A simple measurement routine:

  1. Log the change date and use the compare mode in the Search Console performance report.
  2. Confirm the page was recrawled: the new title only reaches the SERP after Google revisits the page; verify index status with the Indexing Check tool.
  3. Eyeball the SERP: search for the page and check the title appears as written; if it's rewritten, revisit length and content match.
  4. Wait 4-8 weeks: CTR shifts need enough impressions to be meaningful, so resist early verdicts.

Success looks like this: higher CTR at the same position, growing impressions on non-branded queries, and Google keeping your title untouched. When all three line up, the strategy is working.

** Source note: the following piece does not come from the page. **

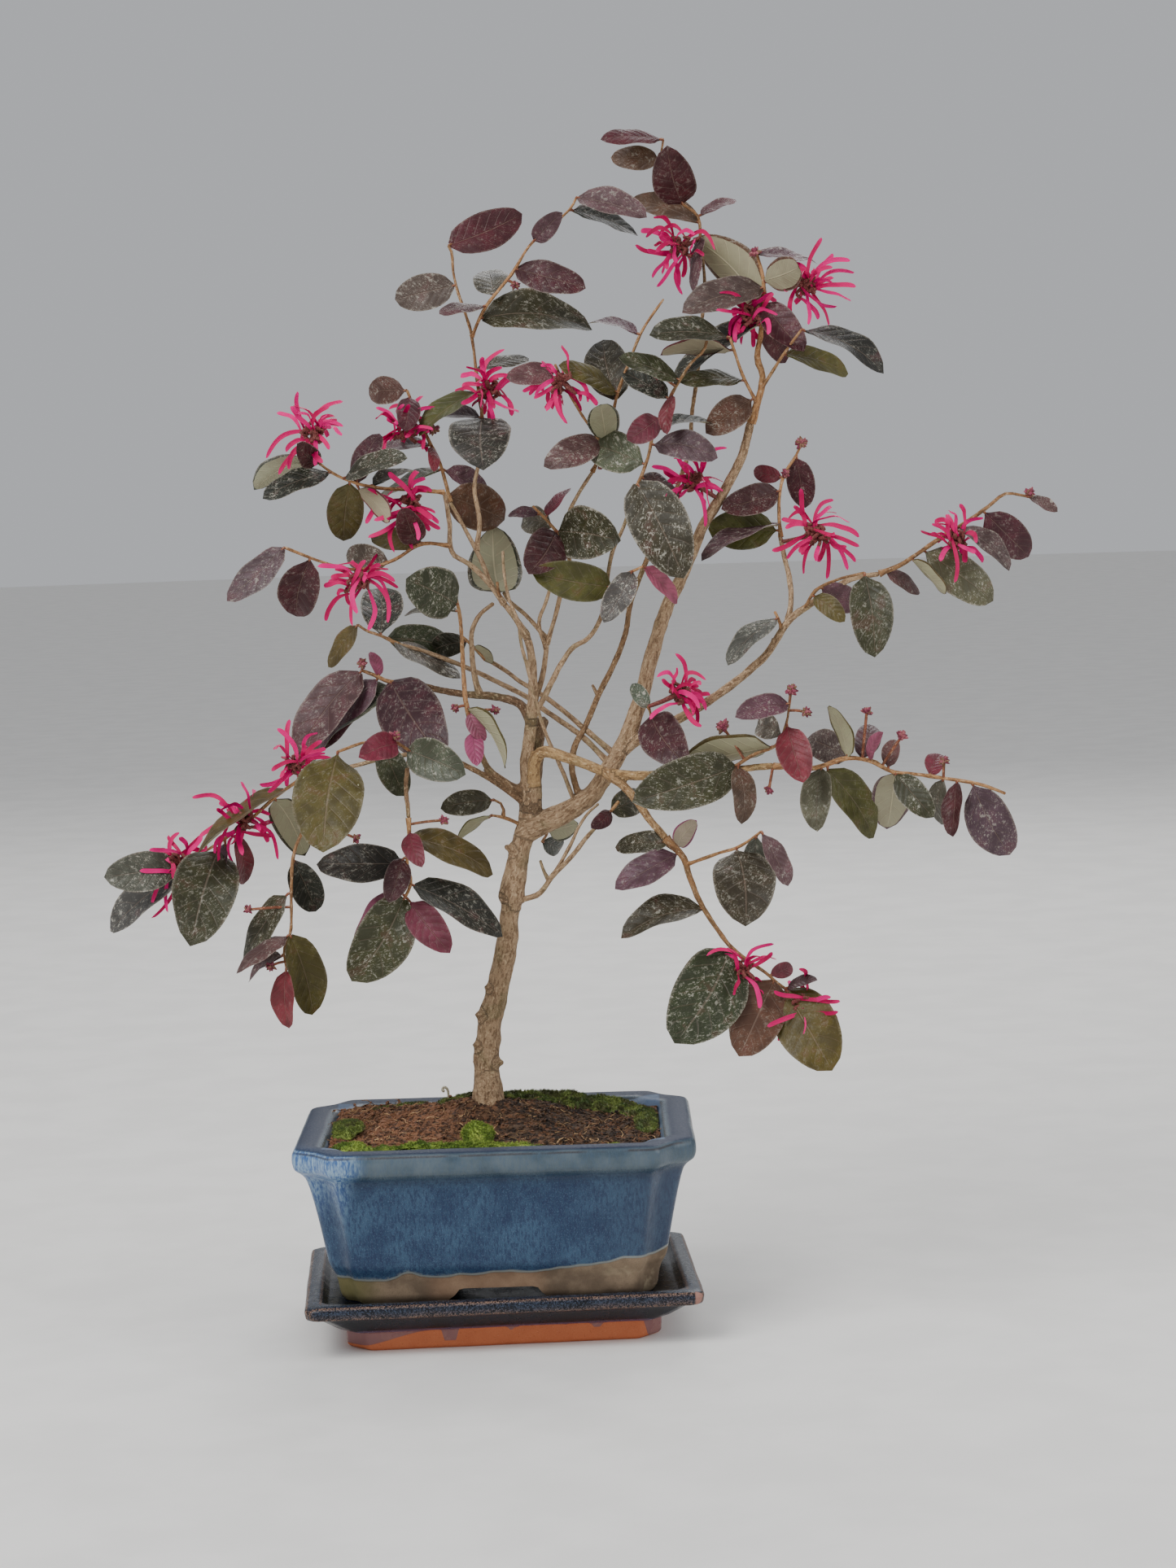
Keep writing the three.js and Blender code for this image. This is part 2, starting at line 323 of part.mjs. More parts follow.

Frequently Asked Questions

Is the Title Tag Generator really free?
Yes, the tool is completely free and requires no registration. Enter your keyword on the site and it generates several title options in seconds for you to copy. You only need paid services if you want a site-wide title overhaul, SEO strategy, or implementation support — at that point you can reach us through our contact page.
If Google rewrites titles anyway, why bother?
Because a well-written title dramatically lowers the odds Google rewrites it. Zyppy data shows 84.87% of titles in the 30-60 character range are kept as-is. A poor title hands control to Google, while a correctly sized, content-matched title lets you decide the text that appears in the SERP.
Should I include my brand in the title?
Usually yes, but at the end and only once. Putting the brand at the start wastes valuable keyword space. The tool places the brand naturally at the end. In Zyppy's study, the most common edit Google makes is removing a repeated or unnecessary brand name from the title — which is why using the brand a single time matters.
Should I write separate titles for mobile and desktop?
No, you write one title, but you put the critical info first. Mobile results show fewer characters, so your keyword and most important words should sit in the first 50 characters. The tool already leads with the keyword, so the most valuable part stays visible on both mobile and desktop.
Can I use the same title on multiple pages?
No, every page's title must be unique. Duplicate titles confuse Google about which page to rank and cause keyword cannibalization. Generate a separate title for each page and audit site-wide duplicates with the Cannibalization tool. Unique titles deliver both ranking clarity and higher click-through rates.
What exactly is the ideal title length?
50-60 characters, or roughly 600 pixels on desktop. Moz and Ahrefs independently recommend this range. Titles over 60 characters have a rewrite probability above 76%. The tool labels every suggestion against these thresholds so you pick a title that won't be truncated in the SERP and is most likely to be used by Google as-is.